— Start of Provided data —

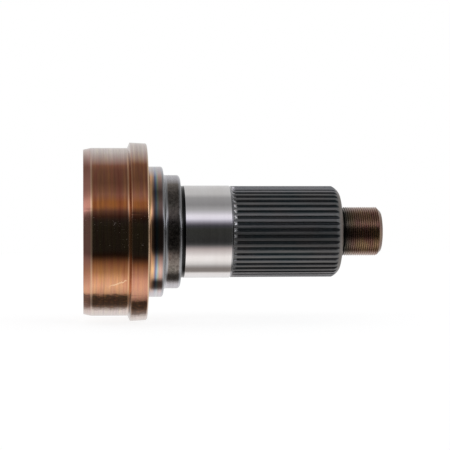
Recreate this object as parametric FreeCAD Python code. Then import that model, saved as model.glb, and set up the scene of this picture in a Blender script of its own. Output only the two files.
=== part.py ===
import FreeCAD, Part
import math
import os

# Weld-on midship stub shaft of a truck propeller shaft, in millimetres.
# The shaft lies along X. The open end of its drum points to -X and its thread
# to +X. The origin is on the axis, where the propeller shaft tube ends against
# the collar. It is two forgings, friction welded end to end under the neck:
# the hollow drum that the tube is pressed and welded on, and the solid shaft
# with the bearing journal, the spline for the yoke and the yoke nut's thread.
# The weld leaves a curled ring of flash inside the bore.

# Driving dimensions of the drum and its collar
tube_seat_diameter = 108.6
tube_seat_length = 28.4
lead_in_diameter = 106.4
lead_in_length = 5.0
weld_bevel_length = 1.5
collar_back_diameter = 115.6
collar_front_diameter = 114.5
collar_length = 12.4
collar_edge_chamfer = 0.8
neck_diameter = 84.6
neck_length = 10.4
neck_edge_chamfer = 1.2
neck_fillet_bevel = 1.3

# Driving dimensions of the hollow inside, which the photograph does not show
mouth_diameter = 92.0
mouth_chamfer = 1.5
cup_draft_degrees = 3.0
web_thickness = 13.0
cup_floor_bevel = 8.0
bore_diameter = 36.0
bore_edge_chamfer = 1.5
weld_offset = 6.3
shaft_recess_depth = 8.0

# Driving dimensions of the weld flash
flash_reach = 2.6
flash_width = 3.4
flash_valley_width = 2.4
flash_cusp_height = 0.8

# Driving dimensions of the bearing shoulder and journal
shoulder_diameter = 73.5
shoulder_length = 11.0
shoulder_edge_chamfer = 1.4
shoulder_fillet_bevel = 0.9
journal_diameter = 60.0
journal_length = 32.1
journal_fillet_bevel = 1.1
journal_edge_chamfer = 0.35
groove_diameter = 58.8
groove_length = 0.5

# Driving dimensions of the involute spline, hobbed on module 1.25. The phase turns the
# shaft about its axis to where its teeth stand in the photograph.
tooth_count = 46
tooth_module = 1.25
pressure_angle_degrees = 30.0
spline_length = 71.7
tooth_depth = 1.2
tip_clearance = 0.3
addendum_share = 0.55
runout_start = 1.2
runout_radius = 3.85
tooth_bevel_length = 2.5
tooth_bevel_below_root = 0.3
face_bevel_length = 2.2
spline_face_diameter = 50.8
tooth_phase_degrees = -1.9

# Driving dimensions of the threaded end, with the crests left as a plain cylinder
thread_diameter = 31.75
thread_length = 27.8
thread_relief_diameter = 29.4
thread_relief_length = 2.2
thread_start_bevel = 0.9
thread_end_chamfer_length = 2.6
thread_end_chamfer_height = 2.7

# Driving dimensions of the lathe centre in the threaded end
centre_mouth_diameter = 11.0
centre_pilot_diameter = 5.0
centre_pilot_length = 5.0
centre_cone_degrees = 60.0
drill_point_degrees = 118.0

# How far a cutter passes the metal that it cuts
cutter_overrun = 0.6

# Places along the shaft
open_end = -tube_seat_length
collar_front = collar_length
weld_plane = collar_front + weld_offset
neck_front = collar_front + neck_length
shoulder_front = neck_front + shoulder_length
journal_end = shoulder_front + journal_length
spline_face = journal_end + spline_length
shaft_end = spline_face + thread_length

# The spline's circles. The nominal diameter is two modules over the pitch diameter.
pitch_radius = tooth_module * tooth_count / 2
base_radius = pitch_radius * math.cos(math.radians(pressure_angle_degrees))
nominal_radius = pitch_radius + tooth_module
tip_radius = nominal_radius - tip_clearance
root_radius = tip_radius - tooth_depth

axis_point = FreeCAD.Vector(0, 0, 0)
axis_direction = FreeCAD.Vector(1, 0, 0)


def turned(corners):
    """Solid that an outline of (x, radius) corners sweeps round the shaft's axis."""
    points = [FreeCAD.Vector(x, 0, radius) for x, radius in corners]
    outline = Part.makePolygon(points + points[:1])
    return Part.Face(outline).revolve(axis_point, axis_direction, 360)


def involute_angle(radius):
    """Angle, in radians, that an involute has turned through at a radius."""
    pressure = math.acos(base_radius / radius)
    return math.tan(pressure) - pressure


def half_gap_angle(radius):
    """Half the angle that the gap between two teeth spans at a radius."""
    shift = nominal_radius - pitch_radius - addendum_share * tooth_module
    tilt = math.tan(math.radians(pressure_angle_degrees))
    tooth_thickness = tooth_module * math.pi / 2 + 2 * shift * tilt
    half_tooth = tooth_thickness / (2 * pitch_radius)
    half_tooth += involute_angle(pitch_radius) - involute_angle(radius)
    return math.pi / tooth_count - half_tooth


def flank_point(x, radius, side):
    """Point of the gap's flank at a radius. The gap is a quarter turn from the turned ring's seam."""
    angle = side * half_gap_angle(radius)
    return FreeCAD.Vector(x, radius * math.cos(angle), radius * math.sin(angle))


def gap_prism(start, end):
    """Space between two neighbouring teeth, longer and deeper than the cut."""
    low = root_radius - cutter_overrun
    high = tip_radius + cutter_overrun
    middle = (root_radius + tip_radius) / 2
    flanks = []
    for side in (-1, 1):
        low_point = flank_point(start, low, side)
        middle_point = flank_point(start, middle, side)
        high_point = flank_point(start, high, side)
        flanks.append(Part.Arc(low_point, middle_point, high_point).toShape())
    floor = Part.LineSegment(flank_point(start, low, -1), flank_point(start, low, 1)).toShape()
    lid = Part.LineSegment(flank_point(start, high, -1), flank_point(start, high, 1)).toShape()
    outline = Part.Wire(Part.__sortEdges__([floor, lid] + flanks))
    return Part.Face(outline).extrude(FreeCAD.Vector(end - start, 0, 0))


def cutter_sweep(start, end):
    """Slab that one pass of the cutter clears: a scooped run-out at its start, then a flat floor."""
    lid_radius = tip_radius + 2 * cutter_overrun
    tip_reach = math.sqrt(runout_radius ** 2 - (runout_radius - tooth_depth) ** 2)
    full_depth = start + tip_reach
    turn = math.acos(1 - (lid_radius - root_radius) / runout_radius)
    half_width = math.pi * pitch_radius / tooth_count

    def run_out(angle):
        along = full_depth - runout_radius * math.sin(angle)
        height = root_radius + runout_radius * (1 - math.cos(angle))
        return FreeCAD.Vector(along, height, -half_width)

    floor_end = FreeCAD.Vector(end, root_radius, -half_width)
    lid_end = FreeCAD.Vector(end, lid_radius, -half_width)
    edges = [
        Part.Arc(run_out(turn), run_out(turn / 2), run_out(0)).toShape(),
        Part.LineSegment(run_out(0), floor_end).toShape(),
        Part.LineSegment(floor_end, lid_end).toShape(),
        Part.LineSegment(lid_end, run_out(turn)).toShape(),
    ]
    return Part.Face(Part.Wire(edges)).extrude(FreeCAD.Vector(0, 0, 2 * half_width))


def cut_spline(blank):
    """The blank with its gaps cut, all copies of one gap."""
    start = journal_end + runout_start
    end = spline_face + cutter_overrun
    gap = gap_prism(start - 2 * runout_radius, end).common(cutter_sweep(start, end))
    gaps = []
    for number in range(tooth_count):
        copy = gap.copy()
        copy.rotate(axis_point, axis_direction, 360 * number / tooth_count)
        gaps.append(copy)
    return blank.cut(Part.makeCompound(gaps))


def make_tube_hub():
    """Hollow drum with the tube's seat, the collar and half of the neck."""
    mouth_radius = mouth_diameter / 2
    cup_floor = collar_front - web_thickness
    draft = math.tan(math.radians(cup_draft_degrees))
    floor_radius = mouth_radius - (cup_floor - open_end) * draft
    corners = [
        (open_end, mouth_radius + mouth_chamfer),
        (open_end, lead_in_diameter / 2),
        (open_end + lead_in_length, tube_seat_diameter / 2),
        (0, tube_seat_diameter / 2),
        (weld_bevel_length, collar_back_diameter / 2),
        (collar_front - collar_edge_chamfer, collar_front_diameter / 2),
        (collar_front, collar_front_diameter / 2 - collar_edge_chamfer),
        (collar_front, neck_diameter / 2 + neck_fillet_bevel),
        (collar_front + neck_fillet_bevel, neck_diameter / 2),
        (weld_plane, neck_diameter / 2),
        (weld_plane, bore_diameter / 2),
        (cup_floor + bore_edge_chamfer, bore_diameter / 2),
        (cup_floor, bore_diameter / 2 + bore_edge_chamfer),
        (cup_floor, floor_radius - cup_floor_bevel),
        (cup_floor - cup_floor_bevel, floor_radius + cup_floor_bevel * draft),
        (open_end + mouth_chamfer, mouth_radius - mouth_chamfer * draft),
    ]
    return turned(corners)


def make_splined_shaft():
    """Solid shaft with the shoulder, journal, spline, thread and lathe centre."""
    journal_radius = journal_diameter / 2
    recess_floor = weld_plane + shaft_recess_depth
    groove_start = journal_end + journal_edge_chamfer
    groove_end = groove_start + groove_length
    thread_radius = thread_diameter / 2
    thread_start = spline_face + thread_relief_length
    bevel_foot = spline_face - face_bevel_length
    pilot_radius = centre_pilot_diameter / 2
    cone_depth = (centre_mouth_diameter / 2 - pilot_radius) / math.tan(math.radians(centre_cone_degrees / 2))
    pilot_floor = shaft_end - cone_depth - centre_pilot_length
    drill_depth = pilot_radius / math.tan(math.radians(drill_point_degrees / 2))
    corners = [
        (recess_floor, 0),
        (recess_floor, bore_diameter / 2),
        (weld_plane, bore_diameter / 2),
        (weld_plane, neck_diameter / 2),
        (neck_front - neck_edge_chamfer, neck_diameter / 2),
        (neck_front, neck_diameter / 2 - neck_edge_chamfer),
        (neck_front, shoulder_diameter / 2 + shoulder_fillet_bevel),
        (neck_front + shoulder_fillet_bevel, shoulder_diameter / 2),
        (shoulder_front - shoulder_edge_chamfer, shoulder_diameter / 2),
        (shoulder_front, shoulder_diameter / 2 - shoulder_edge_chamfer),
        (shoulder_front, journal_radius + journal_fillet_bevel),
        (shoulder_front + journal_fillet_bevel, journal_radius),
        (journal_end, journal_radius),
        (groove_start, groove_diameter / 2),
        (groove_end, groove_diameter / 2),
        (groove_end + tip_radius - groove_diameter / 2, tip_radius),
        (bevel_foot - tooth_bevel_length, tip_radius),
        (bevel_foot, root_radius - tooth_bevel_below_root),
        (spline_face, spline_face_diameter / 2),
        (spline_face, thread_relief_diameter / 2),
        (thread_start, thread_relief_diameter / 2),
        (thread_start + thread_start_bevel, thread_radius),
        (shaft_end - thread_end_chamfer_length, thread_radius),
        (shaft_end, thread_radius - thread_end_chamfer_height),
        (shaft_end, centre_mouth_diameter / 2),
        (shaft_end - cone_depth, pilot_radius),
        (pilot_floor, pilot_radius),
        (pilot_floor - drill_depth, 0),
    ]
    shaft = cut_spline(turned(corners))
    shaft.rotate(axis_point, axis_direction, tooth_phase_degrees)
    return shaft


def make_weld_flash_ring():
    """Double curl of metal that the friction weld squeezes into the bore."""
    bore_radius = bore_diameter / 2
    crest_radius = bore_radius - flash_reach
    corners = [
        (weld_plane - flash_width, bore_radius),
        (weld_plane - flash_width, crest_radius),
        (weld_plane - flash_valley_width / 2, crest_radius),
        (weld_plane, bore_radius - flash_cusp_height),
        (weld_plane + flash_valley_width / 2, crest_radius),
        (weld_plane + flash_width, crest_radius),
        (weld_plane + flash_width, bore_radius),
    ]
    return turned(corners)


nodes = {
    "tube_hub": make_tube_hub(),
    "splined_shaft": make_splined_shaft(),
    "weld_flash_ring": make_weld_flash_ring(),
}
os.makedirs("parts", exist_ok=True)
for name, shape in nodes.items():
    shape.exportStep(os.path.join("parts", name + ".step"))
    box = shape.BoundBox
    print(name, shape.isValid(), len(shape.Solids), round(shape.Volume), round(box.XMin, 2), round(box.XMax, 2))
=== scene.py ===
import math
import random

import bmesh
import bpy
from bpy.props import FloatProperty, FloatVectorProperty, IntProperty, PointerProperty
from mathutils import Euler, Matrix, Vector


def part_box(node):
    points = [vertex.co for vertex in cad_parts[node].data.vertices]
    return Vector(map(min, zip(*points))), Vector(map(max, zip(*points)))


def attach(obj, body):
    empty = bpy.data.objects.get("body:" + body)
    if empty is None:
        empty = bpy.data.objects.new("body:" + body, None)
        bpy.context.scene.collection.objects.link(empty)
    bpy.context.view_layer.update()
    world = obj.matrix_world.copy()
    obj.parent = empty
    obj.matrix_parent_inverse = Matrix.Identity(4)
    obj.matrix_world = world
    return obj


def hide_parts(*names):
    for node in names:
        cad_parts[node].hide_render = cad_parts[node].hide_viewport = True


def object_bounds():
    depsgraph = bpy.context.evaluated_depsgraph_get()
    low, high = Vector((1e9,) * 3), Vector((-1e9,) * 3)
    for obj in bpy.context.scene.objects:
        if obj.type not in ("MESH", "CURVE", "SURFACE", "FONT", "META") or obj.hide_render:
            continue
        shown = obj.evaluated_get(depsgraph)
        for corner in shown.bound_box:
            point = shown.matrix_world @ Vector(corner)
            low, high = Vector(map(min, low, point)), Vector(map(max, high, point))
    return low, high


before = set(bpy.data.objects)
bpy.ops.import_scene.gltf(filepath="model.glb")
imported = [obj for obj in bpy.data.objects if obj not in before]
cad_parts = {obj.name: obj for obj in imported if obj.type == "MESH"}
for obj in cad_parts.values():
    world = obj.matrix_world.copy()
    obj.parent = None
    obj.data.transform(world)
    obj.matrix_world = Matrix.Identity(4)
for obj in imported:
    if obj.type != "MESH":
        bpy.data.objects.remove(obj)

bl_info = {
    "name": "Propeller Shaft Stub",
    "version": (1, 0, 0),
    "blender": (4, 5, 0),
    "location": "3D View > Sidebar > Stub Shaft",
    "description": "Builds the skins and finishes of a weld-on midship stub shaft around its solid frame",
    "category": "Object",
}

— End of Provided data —
— Start of Provided data —

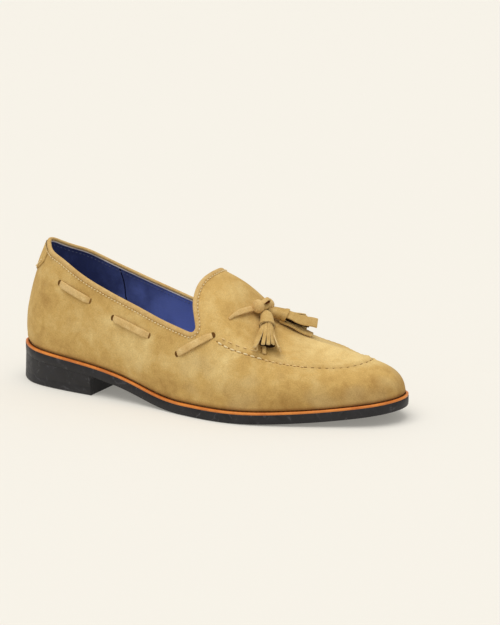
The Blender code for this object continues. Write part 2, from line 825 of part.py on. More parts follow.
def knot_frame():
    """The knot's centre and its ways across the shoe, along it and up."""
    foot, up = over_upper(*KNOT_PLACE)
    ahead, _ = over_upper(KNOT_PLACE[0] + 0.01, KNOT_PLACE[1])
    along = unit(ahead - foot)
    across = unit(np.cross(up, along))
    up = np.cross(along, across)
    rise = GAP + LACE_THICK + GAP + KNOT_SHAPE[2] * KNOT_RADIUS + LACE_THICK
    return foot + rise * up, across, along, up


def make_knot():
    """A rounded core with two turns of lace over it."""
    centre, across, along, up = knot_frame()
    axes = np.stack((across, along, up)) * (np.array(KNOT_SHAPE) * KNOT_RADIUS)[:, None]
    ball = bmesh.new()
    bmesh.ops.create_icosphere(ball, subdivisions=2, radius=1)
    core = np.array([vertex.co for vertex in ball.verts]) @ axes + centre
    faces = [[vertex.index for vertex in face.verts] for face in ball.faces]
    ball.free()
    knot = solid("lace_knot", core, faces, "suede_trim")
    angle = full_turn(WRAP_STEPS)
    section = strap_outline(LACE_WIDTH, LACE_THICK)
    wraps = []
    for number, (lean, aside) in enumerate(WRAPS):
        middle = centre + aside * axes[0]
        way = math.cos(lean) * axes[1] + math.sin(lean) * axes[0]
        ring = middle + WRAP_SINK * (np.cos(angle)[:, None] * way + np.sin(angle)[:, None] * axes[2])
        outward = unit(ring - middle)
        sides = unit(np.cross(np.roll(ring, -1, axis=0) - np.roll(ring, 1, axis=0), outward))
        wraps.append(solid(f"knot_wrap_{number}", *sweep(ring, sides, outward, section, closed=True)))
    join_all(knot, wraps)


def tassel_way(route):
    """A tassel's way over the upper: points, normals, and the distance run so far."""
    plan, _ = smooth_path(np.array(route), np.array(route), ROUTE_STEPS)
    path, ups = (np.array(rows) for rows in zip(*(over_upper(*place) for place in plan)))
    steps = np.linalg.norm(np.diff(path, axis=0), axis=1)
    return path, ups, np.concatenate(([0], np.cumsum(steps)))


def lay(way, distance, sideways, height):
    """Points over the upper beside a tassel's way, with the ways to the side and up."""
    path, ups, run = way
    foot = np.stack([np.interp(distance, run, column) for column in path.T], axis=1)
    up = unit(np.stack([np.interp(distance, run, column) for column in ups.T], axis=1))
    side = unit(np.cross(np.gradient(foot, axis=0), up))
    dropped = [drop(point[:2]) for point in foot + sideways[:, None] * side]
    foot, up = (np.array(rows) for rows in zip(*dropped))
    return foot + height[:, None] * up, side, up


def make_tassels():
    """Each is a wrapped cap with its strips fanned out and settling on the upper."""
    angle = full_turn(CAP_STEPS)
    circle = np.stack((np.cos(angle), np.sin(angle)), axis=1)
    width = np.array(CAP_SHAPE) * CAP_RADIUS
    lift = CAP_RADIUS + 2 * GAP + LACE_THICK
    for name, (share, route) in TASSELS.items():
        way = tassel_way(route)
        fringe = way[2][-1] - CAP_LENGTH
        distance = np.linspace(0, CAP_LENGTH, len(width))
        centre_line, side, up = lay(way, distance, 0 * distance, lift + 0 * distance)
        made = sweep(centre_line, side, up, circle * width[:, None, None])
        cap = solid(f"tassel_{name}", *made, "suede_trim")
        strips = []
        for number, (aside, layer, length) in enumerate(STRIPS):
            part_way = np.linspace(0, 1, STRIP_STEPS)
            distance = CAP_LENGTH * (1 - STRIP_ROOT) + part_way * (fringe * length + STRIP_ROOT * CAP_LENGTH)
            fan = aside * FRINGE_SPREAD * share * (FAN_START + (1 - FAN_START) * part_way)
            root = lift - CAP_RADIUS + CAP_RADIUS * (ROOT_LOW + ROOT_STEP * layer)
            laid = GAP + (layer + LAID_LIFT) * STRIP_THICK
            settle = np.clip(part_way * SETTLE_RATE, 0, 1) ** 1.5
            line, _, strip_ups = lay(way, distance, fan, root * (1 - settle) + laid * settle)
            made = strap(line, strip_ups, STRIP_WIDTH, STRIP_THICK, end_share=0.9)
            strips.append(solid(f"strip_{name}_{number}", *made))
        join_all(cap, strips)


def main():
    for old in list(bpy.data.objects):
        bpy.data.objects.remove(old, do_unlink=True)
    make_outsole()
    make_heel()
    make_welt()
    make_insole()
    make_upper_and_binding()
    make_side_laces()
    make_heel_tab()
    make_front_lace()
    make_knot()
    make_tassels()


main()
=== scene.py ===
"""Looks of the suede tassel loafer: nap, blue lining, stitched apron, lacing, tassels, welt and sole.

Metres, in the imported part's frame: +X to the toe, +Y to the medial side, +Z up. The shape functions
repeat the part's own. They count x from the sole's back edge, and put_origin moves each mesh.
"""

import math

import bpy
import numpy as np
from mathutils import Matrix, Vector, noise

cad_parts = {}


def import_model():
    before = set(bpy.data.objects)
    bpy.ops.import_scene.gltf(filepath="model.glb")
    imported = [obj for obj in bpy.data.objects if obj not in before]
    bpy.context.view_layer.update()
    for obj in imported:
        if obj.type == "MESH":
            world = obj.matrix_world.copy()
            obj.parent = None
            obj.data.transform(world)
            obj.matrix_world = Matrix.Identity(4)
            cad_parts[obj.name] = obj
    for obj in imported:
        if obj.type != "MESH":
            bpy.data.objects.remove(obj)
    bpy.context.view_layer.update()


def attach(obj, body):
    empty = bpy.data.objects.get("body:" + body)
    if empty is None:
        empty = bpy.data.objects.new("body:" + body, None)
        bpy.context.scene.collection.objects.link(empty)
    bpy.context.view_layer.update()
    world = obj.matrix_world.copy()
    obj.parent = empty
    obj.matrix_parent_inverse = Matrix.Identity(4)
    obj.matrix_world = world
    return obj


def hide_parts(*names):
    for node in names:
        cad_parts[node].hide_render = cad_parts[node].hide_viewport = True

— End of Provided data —

Goal -
Your task is to repeat the lines from the one containing "box = shape.BoundBox" to the one containing "return low, high", both lines included. Leave out every other line.

Task output -
    box = shape.BoundBox
    print(name, shape.isValid(), len(shape.Solids), round(shape.Volume), round(box.XMin, 2), round(box.XMax, 2))
=== scene.py ===
import math
import random

import bmesh
import bpy
from bpy.props import FloatProperty, FloatVectorProperty, IntProperty, PointerProperty
from mathutils import Euler, Matrix, Vector


def part_box(node):
    points = [vertex.co for vertex in cad_parts[node].data.vertices]
    return Vector(map(min, zip(*points))), Vector(map(max, zip(*points)))


def attach(obj, body):
    empty = bpy.data.objects.get("body:" + body)
    if empty is None:
        empty = bpy.data.objects.new("body:" + body, None)
        bpy.context.scene.collection.objects.link(empty)
    bpy.context.view_layer.update()
    world = obj.matrix_world.copy()
    obj.parent = empty
    obj.matrix_parent_inverse = Matrix.Identity(4)
    obj.matrix_world = world
    return obj


def hide_parts(*names):
    for node in names:
        cad_parts[node].hide_render = cad_parts[node].hide_viewport = True


def object_bounds():
    depsgraph = bpy.context.evaluated_depsgraph_get()
    low, high = Vector((1e9,) * 3), Vector((-1e9,) * 3)
    for obj in bpy.context.scene.objects:
        if obj.type not in ("MESH", "CURVE", "SURFACE", "FONT", "META") or obj.hide_render:
            continue
        shown = obj.evaluated_get(depsgraph)
        for corner in shown.bound_box:
            point = shown.matrix_world @ Vector(corner)
            low, high = Vector(map(min, low, point)), Vector(map(max, high, point))
    return low, high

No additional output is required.